* _WRITTEN PROBLEM_:
Search the listing below for "part". Copy each matching line.

* _GIVEN RECORDS_:
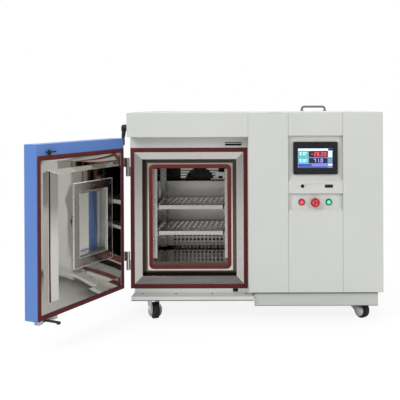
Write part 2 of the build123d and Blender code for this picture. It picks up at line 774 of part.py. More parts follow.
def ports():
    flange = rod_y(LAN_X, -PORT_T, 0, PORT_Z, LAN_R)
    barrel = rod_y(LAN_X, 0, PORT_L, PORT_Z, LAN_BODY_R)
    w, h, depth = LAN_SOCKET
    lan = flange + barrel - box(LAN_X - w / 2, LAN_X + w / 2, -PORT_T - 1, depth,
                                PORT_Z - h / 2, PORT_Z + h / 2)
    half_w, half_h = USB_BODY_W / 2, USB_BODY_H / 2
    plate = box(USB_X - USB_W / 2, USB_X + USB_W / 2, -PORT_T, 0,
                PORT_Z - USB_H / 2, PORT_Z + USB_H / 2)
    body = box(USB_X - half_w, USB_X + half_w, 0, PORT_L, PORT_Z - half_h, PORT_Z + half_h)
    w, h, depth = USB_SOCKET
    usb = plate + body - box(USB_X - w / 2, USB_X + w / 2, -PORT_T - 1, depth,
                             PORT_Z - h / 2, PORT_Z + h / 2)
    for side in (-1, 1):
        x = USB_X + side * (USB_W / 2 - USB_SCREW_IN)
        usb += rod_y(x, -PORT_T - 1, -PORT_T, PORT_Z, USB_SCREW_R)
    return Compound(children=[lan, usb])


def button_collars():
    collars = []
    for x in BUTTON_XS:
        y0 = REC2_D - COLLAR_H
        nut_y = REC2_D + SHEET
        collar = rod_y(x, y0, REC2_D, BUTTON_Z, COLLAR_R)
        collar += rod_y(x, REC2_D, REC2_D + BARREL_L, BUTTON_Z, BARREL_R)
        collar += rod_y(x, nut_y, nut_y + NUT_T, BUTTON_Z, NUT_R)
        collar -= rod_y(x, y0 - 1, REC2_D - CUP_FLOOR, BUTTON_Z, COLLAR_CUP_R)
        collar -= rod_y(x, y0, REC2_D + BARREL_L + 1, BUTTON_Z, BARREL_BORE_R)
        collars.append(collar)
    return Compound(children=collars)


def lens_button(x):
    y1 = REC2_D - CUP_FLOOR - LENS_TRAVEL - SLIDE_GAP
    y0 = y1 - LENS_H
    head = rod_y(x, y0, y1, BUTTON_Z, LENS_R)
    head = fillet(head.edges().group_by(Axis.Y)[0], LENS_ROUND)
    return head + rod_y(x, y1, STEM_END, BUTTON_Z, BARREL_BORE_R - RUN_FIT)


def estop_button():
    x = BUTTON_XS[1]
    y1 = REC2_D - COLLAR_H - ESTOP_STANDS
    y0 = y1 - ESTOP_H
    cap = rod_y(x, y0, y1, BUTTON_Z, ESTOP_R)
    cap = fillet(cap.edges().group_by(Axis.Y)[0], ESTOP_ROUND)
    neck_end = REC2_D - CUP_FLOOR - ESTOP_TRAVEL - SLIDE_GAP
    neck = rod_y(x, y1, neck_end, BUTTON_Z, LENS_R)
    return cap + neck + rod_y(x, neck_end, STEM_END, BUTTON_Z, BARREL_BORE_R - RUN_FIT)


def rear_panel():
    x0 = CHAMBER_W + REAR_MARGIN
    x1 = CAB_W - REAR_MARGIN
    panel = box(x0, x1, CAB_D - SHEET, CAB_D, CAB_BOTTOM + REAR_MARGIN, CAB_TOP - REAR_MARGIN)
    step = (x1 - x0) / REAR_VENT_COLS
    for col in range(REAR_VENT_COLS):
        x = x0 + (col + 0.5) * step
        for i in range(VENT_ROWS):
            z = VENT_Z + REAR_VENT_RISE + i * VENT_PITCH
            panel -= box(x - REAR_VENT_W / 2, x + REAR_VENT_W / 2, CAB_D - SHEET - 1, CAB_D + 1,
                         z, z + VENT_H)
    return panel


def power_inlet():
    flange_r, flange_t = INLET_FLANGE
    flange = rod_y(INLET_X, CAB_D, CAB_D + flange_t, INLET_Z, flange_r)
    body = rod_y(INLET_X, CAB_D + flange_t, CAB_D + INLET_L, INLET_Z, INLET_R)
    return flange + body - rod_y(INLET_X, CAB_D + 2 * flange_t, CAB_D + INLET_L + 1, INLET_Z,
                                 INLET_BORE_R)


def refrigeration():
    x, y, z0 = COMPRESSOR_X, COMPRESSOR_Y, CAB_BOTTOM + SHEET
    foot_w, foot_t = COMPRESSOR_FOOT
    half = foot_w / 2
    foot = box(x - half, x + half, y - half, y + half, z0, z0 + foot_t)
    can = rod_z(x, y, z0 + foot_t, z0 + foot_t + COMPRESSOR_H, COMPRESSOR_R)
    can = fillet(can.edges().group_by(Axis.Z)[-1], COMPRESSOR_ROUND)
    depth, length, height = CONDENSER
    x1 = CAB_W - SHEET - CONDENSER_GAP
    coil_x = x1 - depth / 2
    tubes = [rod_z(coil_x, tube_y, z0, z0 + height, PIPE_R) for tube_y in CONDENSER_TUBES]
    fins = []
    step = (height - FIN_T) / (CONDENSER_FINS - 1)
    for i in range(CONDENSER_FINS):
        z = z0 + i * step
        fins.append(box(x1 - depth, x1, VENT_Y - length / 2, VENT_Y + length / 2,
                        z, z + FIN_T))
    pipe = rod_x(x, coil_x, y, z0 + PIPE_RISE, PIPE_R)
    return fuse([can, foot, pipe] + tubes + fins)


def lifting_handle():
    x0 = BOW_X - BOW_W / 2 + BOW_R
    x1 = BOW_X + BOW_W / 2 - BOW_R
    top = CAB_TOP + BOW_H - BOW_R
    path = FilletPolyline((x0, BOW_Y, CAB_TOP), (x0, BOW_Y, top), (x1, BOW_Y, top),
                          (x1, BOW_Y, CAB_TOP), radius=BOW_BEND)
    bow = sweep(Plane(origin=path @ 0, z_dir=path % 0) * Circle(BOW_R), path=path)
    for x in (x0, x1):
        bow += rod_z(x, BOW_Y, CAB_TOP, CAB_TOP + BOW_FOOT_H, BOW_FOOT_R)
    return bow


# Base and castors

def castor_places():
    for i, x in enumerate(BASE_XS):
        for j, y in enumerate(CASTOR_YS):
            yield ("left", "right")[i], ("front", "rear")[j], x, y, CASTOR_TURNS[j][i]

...

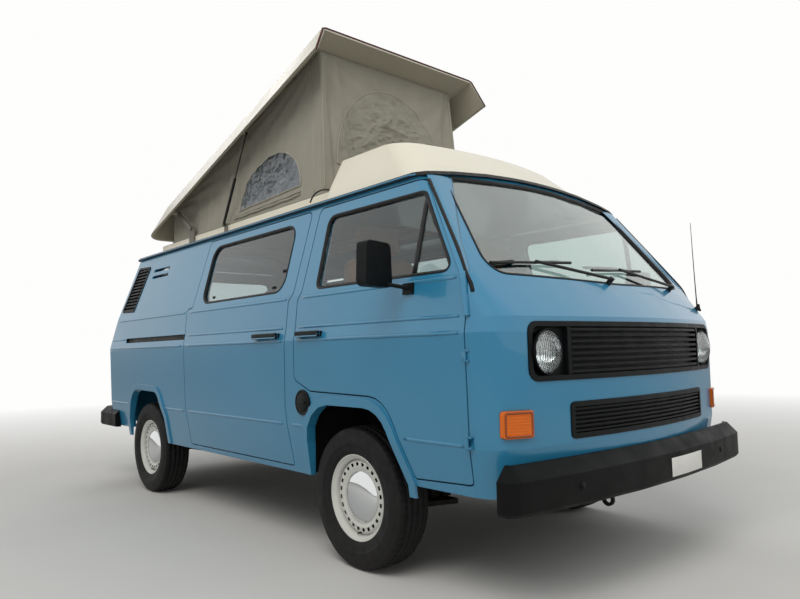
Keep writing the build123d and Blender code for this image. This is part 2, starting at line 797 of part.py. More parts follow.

* _SOLVED PROBLEM_:
Write part 2 of the build123d and Blender code for this picture. It picks up at line 774 of part.py. More parts follow.
Keep writing the build123d and Blender code for this image. This is part 2, starting at line 797 of part.py. More parts follow.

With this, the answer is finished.